What does it mean "Citizen Science"?
Citizen Science is scientific work undertaken by members of the general public, in collaboration with or under the direction of professional scientists.
Today Citizen Science is used in many different fields (eg. biology, chemistry, physic, astronomy) and citizens can contribute in different ways: collect data, carry dataloggers to obtain environmental/climate parameters, report presence of animal or plant species ecc.

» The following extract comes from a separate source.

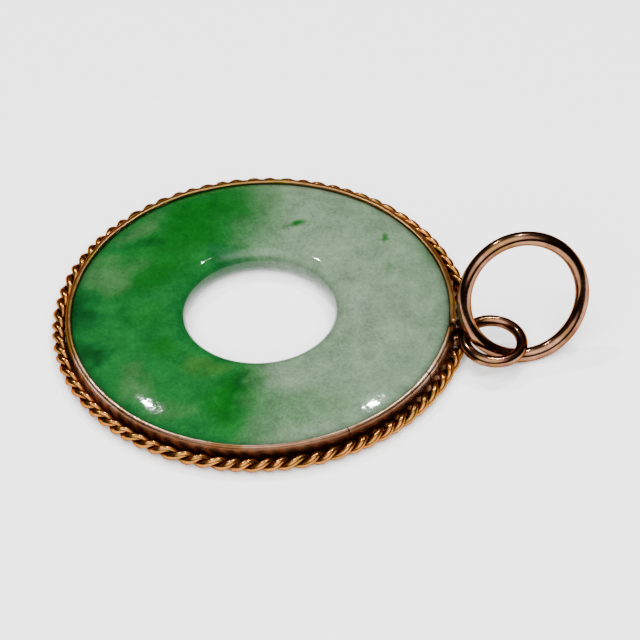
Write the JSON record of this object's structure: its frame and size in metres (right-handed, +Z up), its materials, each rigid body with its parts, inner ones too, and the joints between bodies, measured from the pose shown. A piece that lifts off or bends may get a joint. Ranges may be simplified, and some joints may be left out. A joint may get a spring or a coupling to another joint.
{
  "type": "jade bi disc pendant",
  "caption": "Round flat jade ring with a central hole, held in a plain gold band edged with twisted wire, with a small ring and a large hanging ring.",
  "frame": {"origin": "on the ground under the middle of the whole pendant, rings included", "axes": "+Z up out of the disc's front; +X from the disc's centre towards the small ring; +Y completes the right-handed frame"},
  "size_m": [0.0482, 0.038, 0.0112],
  "materials": {
    "jade": "polished translucent stone, vivid green on one side and pale grey-green on the other",
    "band_gold": "worn polished reddish gold",
    "rope_gold": "bright orange gold wire, dark in the grooves",
    "ring_gold": "polished rose gold"
  },
  "bodies": {
    "root": {"jade_disc": "jade", "gold_band": "band_gold", "rope_wire_1": "rope_gold", "rope_wire_2": "rope_gold", "small_ring": "ring_gold", "large_ring": "ring_gold"}
  },
  "joints": []
}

When did Citizen Science begin?
Even though Citizen Science seems a new concept, it has a long history, dating back to the XVIII century. In Europe the first observations of birds with the help of volunteers started and in North America lighthouse keepers were involved in collecting data about collisions of birds with lighthouses. During the last decades a big increase in the number of Citizen Science projects has occurred, thanks to new technologies (e.g. app for smartphones) that make it easy and cheap to communicate and to interchange data.
Why involve citizens?
To study certain ecological or natural phenomena, like geographic distribution of species or the abundance of populations, a large amount of data is necessary. This means a lot of work to collect the required data. Often the support by volunteers is essential for the success or for the feasibility of these kind of studies. The amount of data that can be obtained with the help of the public exceed by far the effort achievable by a few researchers and this allows these scientists to obtain results on a larger spatial and temporal scale.
Why get involved?
The reasons to get involved are varied: possibility to improve your capabilities by applying a scientific method, to gain more knowledge, to focus the attention on social and environmental issues and to develop a critical sense. While citizens invest their free time to learn different techniques and to collect data, professional scientists have to face a new challenge: guide and educate a large number of non-expert citizens and cooperate with them during the research work. The result is a collaboration which links the scientific/academic world and the generic public, a connectedness that is vital for the progress of the scientific research.